** Start Collected data **
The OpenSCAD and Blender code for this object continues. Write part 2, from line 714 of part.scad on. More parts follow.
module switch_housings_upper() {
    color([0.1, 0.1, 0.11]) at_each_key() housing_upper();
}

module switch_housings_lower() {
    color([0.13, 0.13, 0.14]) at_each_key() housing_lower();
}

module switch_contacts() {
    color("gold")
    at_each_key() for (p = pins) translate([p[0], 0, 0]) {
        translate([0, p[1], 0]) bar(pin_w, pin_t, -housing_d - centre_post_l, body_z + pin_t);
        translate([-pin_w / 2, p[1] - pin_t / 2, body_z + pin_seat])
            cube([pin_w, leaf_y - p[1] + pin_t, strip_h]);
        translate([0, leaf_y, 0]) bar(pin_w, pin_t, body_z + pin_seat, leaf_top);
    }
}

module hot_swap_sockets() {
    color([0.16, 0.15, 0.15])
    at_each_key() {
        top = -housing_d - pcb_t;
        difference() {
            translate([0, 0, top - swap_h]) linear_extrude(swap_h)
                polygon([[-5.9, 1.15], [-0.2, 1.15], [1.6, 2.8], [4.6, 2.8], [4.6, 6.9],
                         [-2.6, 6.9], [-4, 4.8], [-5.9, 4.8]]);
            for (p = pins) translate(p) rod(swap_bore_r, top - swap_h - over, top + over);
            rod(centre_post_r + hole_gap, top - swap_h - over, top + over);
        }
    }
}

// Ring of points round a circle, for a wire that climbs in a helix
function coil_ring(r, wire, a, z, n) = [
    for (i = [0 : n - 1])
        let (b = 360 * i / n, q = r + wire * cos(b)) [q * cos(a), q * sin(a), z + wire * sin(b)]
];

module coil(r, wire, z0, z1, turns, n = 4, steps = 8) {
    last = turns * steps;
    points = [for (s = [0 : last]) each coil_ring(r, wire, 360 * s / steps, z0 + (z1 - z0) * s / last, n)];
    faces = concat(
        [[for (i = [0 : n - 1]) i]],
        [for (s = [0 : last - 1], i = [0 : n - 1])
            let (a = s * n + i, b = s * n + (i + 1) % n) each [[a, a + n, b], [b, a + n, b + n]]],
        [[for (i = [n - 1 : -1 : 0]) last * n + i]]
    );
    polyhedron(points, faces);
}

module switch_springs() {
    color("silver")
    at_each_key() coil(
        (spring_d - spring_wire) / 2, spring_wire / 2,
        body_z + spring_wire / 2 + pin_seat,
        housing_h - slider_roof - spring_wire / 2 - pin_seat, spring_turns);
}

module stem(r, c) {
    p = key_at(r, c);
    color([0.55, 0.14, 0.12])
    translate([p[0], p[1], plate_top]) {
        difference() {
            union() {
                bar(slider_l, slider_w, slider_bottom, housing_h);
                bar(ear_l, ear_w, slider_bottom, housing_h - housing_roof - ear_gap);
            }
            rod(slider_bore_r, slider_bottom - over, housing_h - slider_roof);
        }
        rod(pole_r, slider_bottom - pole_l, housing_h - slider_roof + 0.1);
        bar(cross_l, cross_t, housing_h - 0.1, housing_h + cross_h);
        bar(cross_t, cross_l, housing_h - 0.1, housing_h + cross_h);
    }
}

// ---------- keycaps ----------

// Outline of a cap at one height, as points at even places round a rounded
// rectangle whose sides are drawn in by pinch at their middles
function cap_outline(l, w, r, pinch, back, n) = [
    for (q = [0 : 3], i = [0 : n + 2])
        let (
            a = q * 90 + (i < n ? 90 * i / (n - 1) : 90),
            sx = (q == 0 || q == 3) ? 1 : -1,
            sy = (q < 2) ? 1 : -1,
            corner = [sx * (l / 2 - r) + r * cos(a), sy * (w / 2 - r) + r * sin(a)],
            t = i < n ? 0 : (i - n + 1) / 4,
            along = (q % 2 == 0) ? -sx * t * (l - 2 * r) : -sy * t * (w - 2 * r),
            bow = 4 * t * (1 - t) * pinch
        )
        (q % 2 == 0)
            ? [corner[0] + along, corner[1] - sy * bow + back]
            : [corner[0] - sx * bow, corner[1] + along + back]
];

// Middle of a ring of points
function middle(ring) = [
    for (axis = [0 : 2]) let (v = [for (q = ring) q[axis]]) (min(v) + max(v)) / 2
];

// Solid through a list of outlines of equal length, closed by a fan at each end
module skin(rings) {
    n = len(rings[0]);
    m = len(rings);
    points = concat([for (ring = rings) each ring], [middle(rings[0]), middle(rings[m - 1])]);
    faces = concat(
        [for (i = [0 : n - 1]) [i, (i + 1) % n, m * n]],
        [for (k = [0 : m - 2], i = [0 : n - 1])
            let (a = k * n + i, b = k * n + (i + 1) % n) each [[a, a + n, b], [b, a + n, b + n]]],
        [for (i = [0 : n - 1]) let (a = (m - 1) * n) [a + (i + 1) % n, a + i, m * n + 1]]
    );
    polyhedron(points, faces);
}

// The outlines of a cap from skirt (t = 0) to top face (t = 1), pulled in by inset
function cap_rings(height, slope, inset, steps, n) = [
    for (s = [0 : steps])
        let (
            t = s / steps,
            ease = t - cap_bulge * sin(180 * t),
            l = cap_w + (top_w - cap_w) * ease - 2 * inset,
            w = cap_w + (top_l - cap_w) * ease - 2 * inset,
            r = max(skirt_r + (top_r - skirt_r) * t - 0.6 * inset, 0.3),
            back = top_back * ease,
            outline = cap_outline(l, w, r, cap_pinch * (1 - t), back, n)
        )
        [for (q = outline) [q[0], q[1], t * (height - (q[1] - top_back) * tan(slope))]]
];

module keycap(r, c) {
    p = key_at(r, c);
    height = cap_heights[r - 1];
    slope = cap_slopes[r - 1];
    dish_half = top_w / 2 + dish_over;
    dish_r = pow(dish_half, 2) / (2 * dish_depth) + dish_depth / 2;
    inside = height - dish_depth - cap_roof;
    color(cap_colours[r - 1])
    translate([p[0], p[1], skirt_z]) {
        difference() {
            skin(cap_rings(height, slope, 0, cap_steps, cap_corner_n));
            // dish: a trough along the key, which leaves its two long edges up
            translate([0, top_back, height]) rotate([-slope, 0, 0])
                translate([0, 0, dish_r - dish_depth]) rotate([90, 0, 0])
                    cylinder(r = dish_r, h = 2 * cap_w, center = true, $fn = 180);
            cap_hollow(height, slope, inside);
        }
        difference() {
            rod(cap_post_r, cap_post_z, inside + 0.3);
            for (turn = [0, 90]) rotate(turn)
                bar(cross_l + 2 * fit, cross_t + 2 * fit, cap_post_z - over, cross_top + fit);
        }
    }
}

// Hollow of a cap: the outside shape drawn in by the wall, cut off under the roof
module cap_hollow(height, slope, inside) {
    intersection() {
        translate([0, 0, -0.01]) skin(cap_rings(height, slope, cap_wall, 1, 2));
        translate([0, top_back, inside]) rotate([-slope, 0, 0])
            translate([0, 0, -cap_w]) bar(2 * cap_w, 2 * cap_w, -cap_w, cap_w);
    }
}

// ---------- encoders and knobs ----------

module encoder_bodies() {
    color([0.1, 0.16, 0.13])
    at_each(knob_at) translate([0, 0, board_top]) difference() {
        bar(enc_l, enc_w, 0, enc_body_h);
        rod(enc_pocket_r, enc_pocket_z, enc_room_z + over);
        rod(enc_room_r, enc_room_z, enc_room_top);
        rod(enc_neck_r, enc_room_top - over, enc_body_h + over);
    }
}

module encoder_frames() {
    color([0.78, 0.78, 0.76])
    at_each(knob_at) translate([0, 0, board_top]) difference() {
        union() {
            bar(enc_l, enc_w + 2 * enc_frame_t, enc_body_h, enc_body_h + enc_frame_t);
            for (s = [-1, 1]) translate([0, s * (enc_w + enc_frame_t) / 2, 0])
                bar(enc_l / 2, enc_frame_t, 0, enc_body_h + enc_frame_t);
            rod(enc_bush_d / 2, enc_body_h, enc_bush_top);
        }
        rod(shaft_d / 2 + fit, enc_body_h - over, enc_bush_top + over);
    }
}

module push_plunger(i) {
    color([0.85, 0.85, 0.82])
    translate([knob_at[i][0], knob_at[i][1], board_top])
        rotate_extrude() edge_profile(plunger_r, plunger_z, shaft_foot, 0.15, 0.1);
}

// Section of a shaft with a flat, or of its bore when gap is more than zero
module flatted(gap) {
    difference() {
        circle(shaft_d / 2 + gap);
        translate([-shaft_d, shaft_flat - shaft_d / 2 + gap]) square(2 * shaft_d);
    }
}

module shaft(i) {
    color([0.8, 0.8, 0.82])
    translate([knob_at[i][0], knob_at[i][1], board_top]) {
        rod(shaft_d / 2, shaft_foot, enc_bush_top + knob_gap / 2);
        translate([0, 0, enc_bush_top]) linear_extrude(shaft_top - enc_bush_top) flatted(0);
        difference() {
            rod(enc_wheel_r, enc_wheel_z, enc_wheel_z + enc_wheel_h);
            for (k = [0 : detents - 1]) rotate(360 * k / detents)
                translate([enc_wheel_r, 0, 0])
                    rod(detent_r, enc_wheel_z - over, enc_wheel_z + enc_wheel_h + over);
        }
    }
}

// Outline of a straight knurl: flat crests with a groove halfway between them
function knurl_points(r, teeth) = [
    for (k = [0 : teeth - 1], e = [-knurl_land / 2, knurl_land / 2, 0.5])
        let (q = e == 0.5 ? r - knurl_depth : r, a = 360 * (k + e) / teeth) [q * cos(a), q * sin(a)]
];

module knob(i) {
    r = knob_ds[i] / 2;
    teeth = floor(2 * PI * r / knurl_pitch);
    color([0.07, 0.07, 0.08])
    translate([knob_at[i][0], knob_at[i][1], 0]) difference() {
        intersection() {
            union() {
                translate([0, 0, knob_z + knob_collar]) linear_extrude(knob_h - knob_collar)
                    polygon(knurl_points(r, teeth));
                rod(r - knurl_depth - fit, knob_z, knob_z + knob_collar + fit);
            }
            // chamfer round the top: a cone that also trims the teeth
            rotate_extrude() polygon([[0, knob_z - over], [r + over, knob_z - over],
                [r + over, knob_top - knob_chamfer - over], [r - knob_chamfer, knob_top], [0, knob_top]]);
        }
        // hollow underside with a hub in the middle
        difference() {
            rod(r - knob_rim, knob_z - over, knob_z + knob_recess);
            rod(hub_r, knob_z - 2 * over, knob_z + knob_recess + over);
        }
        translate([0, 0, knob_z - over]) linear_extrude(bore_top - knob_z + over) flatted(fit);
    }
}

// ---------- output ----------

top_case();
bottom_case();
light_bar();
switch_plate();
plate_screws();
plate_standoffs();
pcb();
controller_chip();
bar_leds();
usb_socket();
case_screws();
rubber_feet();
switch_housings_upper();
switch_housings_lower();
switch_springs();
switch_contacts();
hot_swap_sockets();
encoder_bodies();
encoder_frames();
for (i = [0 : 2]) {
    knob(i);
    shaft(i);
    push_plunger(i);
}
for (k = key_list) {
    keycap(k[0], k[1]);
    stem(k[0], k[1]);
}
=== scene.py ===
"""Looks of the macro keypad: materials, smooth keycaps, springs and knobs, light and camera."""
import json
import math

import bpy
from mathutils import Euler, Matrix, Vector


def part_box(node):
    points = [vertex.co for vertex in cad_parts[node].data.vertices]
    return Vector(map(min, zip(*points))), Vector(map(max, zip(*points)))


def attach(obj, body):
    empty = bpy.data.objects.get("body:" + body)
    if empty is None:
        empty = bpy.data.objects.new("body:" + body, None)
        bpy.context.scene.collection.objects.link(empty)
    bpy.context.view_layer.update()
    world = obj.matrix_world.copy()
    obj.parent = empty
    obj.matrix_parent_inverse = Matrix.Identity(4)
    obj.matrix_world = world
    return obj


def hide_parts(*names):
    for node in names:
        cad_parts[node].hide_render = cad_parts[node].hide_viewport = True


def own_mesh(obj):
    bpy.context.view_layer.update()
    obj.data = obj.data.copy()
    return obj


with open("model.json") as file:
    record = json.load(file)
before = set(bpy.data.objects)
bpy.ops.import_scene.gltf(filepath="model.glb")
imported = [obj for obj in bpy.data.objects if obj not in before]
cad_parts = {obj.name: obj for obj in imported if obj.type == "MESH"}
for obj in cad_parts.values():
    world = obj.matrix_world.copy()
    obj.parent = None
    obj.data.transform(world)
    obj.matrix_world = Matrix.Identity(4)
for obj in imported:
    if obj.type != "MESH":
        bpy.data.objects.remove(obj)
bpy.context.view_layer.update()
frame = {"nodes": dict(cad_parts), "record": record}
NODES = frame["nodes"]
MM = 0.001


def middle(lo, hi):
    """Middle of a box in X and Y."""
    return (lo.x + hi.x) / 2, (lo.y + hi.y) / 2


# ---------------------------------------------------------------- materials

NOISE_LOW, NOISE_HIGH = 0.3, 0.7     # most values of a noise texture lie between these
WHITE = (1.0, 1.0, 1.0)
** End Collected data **
→ The exercise: Look for the word "context" in every line of the listing and copy the lines that have it.

→ Solution to this problem:
        bpy.context.scene.collection.objects.link(empty)
    bpy.context.view_layer.update()
    bpy.context.view_layer.update()
bpy.context.view_layer.update()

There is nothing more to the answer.